November 18, 1919 the Glen Buell Cheese Factory was burned.
The house and barn of Burton Baxter at Glen Buell were burned on October 16, 1930. The cows were saved but everything else was destroyed. A year ago another barn owned by Mr. Baxter was burned.
On August 31, 1953 Robert Perkins age 72 years was instantly killed on the highway near his home at Glen Buell when a farm tractor he was driving was struck by a car driven by J.B. Kelly of Athens.
In September 1958 the Glen Buell Church was saved from burning by the quick action of neighbours. Mrs. Melvyn Benton went into the church to place flowers in memory of her mother. When she opened the door she was met by the flames. She ran to a nearby house and rang the fire alarm system which worked well, as in a very short time help was coming from all directions. The stove sitting just inside the door burned its shape into the floor when a leg on the old woodstove gave way and the stove fell over on its side. The church board are going to order an oil burner.

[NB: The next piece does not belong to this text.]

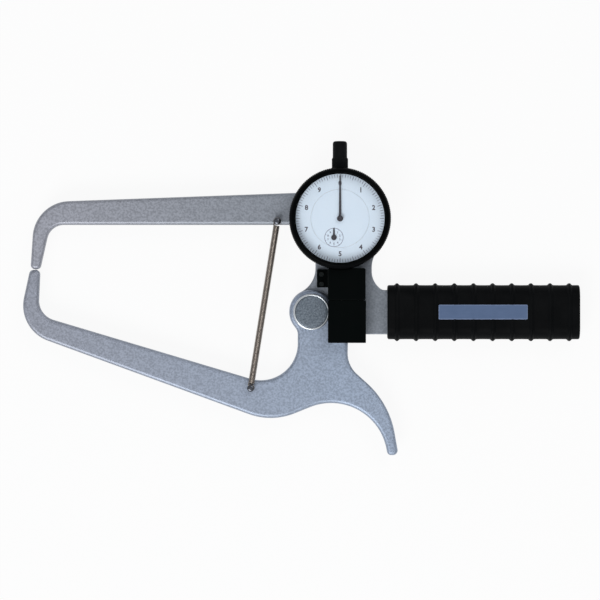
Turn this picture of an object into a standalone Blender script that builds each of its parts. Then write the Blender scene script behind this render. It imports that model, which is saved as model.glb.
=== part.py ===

Three persons died in a two car head on crash at Glen Buell on November 15, 1967. Mr. and Mrs. Philip Pereira of Athens were returning from an auction sale near Lyn when their car was in collision with a car driven by Joseph Burke of Ottawa, who was accompanied by his wife. Mrs. Pereria and Mr. and Mrs. Burke were killed. Mr. Pereira was seriously injured. Both cars were wrecked.